和韩少城道了再见后,莫苡菲便朝医院走去,经过门卫室到门诊部还要穿过一个花园。
花园在白天人很多,住院部的好多的病人有空闲时间都会来散散步,呼吸新鲜空气。
早春的夜间有些偏凉,晚风袭来,单穿一件长袖的衬衫有丝凉意,她挽着包抱着两臂。
警觉身后有响声,回过头偏望,什么也没有,只有夜间的路灯,把园子里的树影拉得摇曵婆娑,树枝在夜风中沙沙作响。
嘴被蒙上那一刻,她明显地感觉到脖颈上的凉意,那是来自金属器具的冰凉。
“不准出声,否则杀了你。
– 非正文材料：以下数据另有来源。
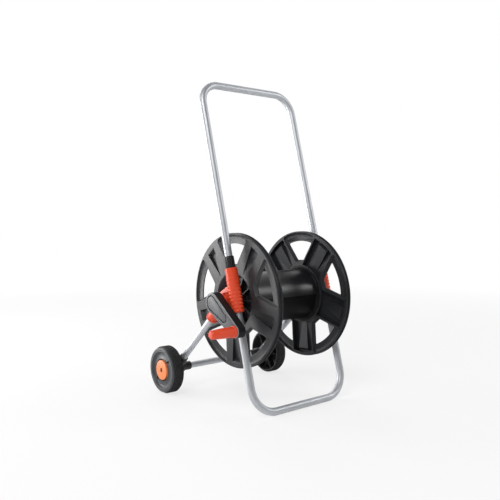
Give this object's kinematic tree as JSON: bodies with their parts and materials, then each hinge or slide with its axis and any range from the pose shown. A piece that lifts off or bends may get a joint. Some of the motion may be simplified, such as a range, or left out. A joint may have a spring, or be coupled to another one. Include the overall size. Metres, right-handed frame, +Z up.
{
  "type": "garden hose reel cart",
  "caption": "Two-wheeled garden hose reel cart: a leaning tube frame carries a spoked hose drum that is wound by a side crank and fed through a swivelling water inlet.",
  "frame": {"origin": "middle of the line on which the foot bar rests on the ground", "axes": "+Z up, +Y from the foot bar towards the wheels, -X towards the crank"},
  "size_m": [0.4948, 0.4855, 0.8797],
  "materials": {
    "frame_tube": "satin silver",
    "zinc_steel": "zinc plated",
    "orange_plastic": "fine moulded satin",
    "black_plastic": "fine moulded satin",
    "flange_plastic": "fine moulded matte",
    "barrel_plastic": "smooth",
    "crank_plastic": "fine moulded matte",
    "bush_plastic": "smooth acetal",
    "wheel_plastic": "matte",
    "seal_rubber": "smooth"
  },
  "bodies": {
    "frame": {"handle_tube": "frame_tube", "foot_tube": "frame_tube", "handle_collar_left": "black_plastic", "handle_collar_right": "black_plastic", "bracket_left": "orange_plastic", "bracket_right": "orange_plastic", "handle_screw_left": "zinc_steel", "handle_screw_right": "zinc_steel", "foot_screw_left": "zinc_steel", "foot_screw_right": "zinc_steel", "leg_screw_left": "zinc_steel", "leg_screw_right": "zinc_steel", "carrier_screw_left": "zinc_steel", "carrier_screw_right": "zinc_steel", "rear_leg_left": "frame_tube", "rear_leg_right": "frame_tube", "axle_carrier_left": "black_plastic", "axle_carrier_right": "black_plastic", "axle_tube": "frame_tube", "wheel_axle": "zinc_steel", "axle_washer_left": "zinc_steel", "axle_washer_right": "zinc_steel", "axle_nut_left": "zinc_steel", "axle_nut_right": "zinc_steel", "hub_bush_left": "bush_plastic", "inlet_spindle": "black_plastic", "inlet_seal": "seal_rubber", "inlet_elbow": "black_plastic"},
    "drum": {"drum_flange_left": "flange_plastic", "drum_flange_right": "flange_plastic", "barrel_shell_upper": "barrel_plastic", "barrel_shell_lower": "barrel_plastic", "crank_shaft": "zinc_steel", "hub_bush_right": "bush_plastic", "swivel_seal": "seal_rubber", "outlet_elbow": "black_plastic", "crank_arm": "crank_plastic", "crank_inlay": "crank_plastic", "crank_screw": "zinc_steel", "grip_pin": "zinc_steel"},
    "grip": {"crank_grip": "orange_plastic"},
    "left_wheel": {"wheel_left": "wheel_plastic", "hub_cap_left": "orange_plastic"},
    "right_wheel": {"wheel_right": "wheel_plastic", "hub_cap_right": "orange_plastic"}
  },
  "joints": [
    {"name": "drum_spin", "type": "hinge", "parent": "frame", "child": "drum", "pos_m": [0, 0.127, 0.285], "axis": [1, 0, 0], "continuous": true},
    {"name": "grip_spin", "type": "hinge", "parent": "drum", "child": "grip", "pos_m": [-0.242, 0.03096, 0.22358], "axis": [1, 0, 0], "continuous": true},
    {"name": "left_wheel_spin", "type": "hinge", "parent": "frame", "child": "left_wheel", "pos_m": [-0.195, 0.365, 0.0675], "axis": [1, 0, 0], "continuous": true},
    {"name": "right_wheel_spin", "type": "hinge", "parent": "frame", "child": "right_wheel", "pos_m": [0.195, 0.365, 0.0675], "axis": [1, 0, 0], "continuous": true}
  ]
}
”
劫匪一步步协持着她,把她往树林里带。
莫苡菲整个人都在颤抖着,要不要这么倒霉,嘴被捂着,她出不了声,当然她就算没被捂着嘴,也不敢出声呼救,那无疑是在激怒劫匪。
她只得顺从地轻点着头,点头幅度也不敢太大,生怕一不小心刀就割到脖颈。
见她配合地点头,男人松开了捂着她嘴的手。一脚踢在她的腿弯,莫苡菲跪坐在地,这才瞟见,劫匪身着黑衣,蒙着头,只余一双眼在外面,她确信真的遇上劫匪了。
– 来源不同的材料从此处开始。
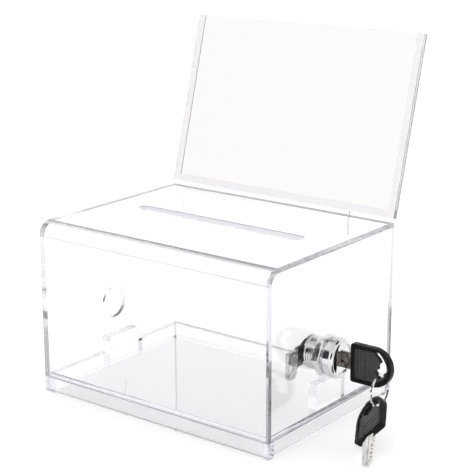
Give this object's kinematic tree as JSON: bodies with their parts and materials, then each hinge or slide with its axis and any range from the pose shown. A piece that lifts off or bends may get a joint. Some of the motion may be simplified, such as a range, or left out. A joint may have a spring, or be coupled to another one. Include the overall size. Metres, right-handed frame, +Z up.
{
  "type": "donation box",
  "caption": "Clear acrylic donation box with a coin slot in the top, a leaning header that holds a card, a lift-off shell on a stepped base and a side cam lock with keys.",
  "frame": {"origin": "centre of the base's underside, where the four rails stand on the table", "axes": "+X along the front towards the lock, +Y towards the back, +Z up"},
  "size_m": [0.2058, 0.1465, 0.2015],
  "materials": {
    "clear_acrylic": "clear, polished",
    "header_acrylic": "clear, polished",
    "chrome_plate": "bright plated",
    "zinc_plate": "plated, satin",
    "brass_wafer": "stamped",
    "key_steel": "nickel plated",
    "ring_steel": "nickel plated",
    "key_plastic": "moulded, satin"
  },
  "bodies": {
    "base": {"floor_panel": "clear_acrylic", "base_front_rail": "clear_acrylic", "base_back_rail": "clear_acrylic", "base_left_rail": "clear_acrylic", "base_right_rail": "clear_acrylic", "left_locating_tab": "clear_acrylic", "right_catch_bracket": "clear_acrylic"},
    "shell": {"front_top_panel": "clear_acrylic", "left_side_panel": "clear_acrylic", "right_side_panel": "clear_acrylic", "back_panel": "clear_acrylic", "header_back_sheet": "header_acrylic", "header_front_sheet": "header_acrylic", "header_left_strip": "header_acrylic", "header_right_strip": "header_acrylic", "header_bottom_strip": "header_acrylic", "lock_housing": "chrome_plate", "lock_nut": "zinc_plate", "lock_star_washer": "zinc_plate"},
    "lock_rotor": {"lock_plug": "chrome_plate", "wafer_tumblers": "brass_wafer", "wafer_springs": "zinc_plate", "cam_stop_washer": "zinc_plate", "lock_cam": "zinc_plate", "cam_spring_washer": "zinc_plate", "cam_screw": "zinc_plate"},
    "key_a": {"key_a_blade": "key_steel", "key_a_head": "key_plastic"},
    "split_ring": {"key_ring": "ring_steel"},
    "key_b": {"key_b_blade": "key_steel", "key_b_head": "key_plastic"}
  },
  "joints": [
    {"name": "shell_lift", "type": "slide", "parent": "base", "child": "shell", "axis": [0, 0, 1], "range_m": [0, 0.12]},
    {"name": "lock_turn", "type": "hinge", "parent": "shell", "child": "lock_rotor", "pos_m": [0.0852, 0, 0.039], "axis": [1, 0, 0], "range_deg": [0, 90]},
    {"name": "key_pull", "type": "slide", "parent": "lock_rotor", "child": "key_a", "axis": [1, 0, 0], "range_m": [0, 0.028]},
    {"name": "ring_swing", "type": "hinge", "parent": "key_a", "child": "split_ring", "pos_m": [0.1082, 0, 0.0353], "axis": [0, 1, 0], "range_deg": [-55, 10]},
    {"name": "key_b_swing", "type": "hinge", "parent": "split_ring", "child": "key_b", "pos_m": [0.1082, -0.00539, 0.01955], "axis": [0, 0.7902, -0.6129], "range_deg": [-20, 30]}
  ]
}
劫匪也单腿跪在地上,仍旧一手拿刀架在莫苡菲的脖子上,一手去扯粘在身上的宽胶带。
莫苡菲听到撕掉胶带的声音,知道这人是准备要封她的口。
她趁男人不注意的空档,左手已经伸向裤兜里,划动屏幕解锁,她不知道电话有没有打出去,也不知道是打给谁的。
不管电话通没有通,她要多和这个男人说话,她只希望今晚遇上的只是个劫财的人,那么她把身上的钱财都给他。
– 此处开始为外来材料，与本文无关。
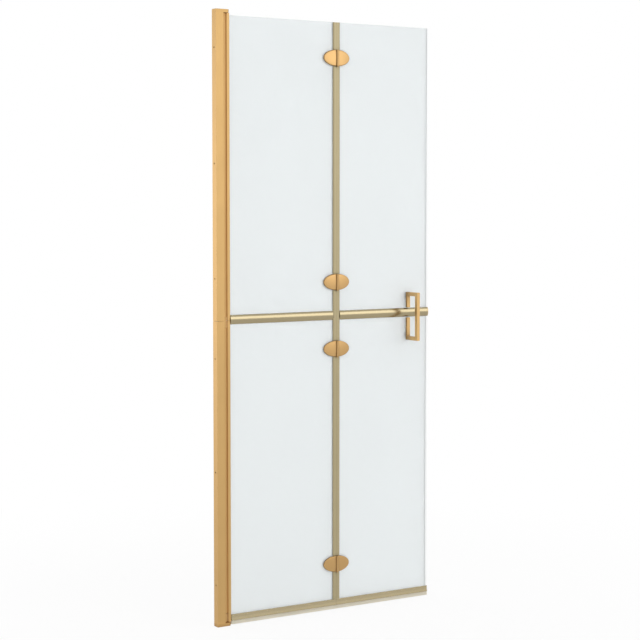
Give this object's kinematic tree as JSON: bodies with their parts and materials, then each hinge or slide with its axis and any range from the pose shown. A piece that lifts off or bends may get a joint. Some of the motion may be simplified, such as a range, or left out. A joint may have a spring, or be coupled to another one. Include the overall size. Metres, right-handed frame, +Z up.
{
  "type": "folding walk-in shower screen",
  "caption": "Two-leaf folding shower screen: frosted glass panes on a gold wall channel, with oval hinges, seals, rails and a pull handle.",
  "frame": {"origin": "on the wall face of the wall channel, in the middle plane of the glass, level with the channel's foot", "axes": "+X from the wall along the closed screen, +Y towards the back (the handle is on the -Y side), +Z up"},
  "size_m": [0.8, 0.0819, 1.9],
  "materials": {
    "gold_anodised": "satin gold anodised",
    "gold_cap": "satin gold",
    "gold_hinge": "satin gold plated",
    "champagne_rail": "polished champagne anodised",
    "champagne_seal": "champagne, slightly glossy",
    "sweep_strip": "translucent champagne",
    "clear_strip": "translucent, soft",
    "frosted_glass": "frosted, toughened",
    "steel": "stainless"
  },
  "bodies": {
    "wall_frame": {"adjusting_profile_lower": "gold_anodised", "adjusting_profile_upper": "gold_anodised", "bottom_cap": "gold_cap", "channel_joiner": "steel", "pivot_block_foot": "gold_cap", "pivot_block_middle": "gold_cap", "pivot_pins": "steel", "side_screws": "steel", "top_cap": "gold_cap", "wall_channel_lower": "gold_anodised", "wall_channel_upper": "gold_anodised"},
    "inner_leaf": {"bottom_rail_inner": "champagne_rail", "fold_seal_inner": "champagne_seal", "glass_inner_lower": "frosted_glass", "glass_inner_upper": "frosted_glass", "glazing_gasket_lower": "clear_strip", "glazing_gasket_upper": "clear_strip", "hinge_1_front_inner": "gold_hinge", "hinge_1_pin": "gold_hinge", "hinge_1_rear_inner": "gold_hinge", "hinge_2_front_inner": "gold_hinge", "hinge_2_pin": "gold_hinge", "hinge_2_rear_inner": "gold_hinge", "hinge_3_front_inner": "gold_hinge", "hinge_3_pin": "gold_hinge", "hinge_3_rear_inner": "gold_hinge", "hinge_4_front_inner": "gold_hinge", "hinge_4_pin": "gold_hinge", "hinge_4_rear_inner": "gold_hinge", "hinge_gaskets_inner": "clear_strip", "hinge_screws_inner": "steel", "mid_rail_inner": "champagne_rail", "pivot_profile_lower": "gold_anodised", "pivot_profile_upper": "gold_anodised", "sweep_inner": "sweep_strip"},
    "outer_leaf": {"bottom_rail_outer": "champagne_rail", "edge_seal": "clear_strip", "fold_seal_outer": "champagne_seal", "glass_outer_lower": "frosted_glass", "glass_outer_upper": "frosted_glass", "handle": "gold_anodised", "handle_pads": "clear_strip", "handle_screws": "steel", "hinge_1_front_outer": "gold_hinge", "hinge_1_rear_outer": "gold_hinge", "hinge_2_front_outer": "gold_hinge", "hinge_2_rear_outer": "gold_hinge", "hinge_3_front_outer": "gold_hinge", "hinge_3_rear_outer": "gold_hinge", "hinge_4_front_outer": "gold_hinge", "hinge_4_rear_outer": "gold_hinge", "hinge_gaskets_outer": "clear_strip", "hinge_screws_outer": "steel", "mid_rail_end_cap": "gold_cap", "mid_rail_outer": "champagne_rail", "sweep_outer": "sweep_strip"}
  },
  "joints": [
    {"name": "wall_pivot", "type": "hinge", "parent": "wall_frame", "child": "inner_leaf", "pos_m": [0.033, 0, 0], "axis": [0, 0, 1], "range_deg": [-85, 90]},
    {"name": "leaf_fold", "type": "hinge", "parent": "inner_leaf", "child": "outer_leaf", "pos_m": [0.439, -0.012, 0], "axis": [0, 0, -1], "range_deg": [0, 165]}
  ]
}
莫苡菲壮着胆子想要和劫匪谈判,在和劫匪对话时,她不知道她出口的声音却已经颤巍得不像样,没有她想像中那种谈判气场,“你你……放了我,别杀……别杀……我。”
“包……包……里有钱,你拿去。”
劫匪并没有听她的,而是拿着胶带先缠她的手,接着封她的口。
劫匪从她身上拿过包的时候,她两腿早已无力的打着颤。
她想就趁着劫匪翻她包的时候跑吧,许是害怕,站起时,腿不停地在抖,还没跑出两步,劫匪已经把她抓住了。
被甩到在地方,背脊生生地发疼,包也被劫匪砸在一边。
“臭娘们,敢耍我,包里才一百多块钱。”
劫匪的脚已经踢在她的身上,痛得她哭了起来,嘴被胶带封着,却发不出声来。
莫苡菲也暗自道苦,她本就没什么钱,自己的开支,平时在身上放的零钱也不多。
劫匪是嫌自己钱少,看来今晚自己跑不掉了,是要吃些苦头了。
突然劫匪也蹲了下来,拿着尖刀在她的脸上比划着。
一手去扯她脖子上的项链,自言自语地道:“项链是真的,还是假的,手机呢!”
劫匪的目光在莫苡菲的身上扫来扫去,看到她裤包处的饱满,伸手就去把手机给掏出来。
在看到手机后,劫匪怒了,把手机砸在地上,骂道:“臭女表子,居然打电话。”
电话居然打通了,还在通话中,只是不知道打给谁的,真希望是打在医院值室,那样来救她的人就会很快。
但她更想乔旭立刻就出现在她的身边,把她救下来。
容不了她多想,劫匪已经目露凶光,高高举起尖刀,对准了她的胸膛。
看着尖刀杀向自己的瞬间,莫苡菲吓得在地上翻转。
刀没有刺进她的要害,却扎到了她的手臂,疼得眼泪簌簌而下。
绝望漫延上心间,是不是今天就会死在这个歹徒手上,她还有好多的事情没做。
她还没有把爸爸妈妈接来同住,她还没撑够三年离开韩少城,她还没看到乔旭结婚。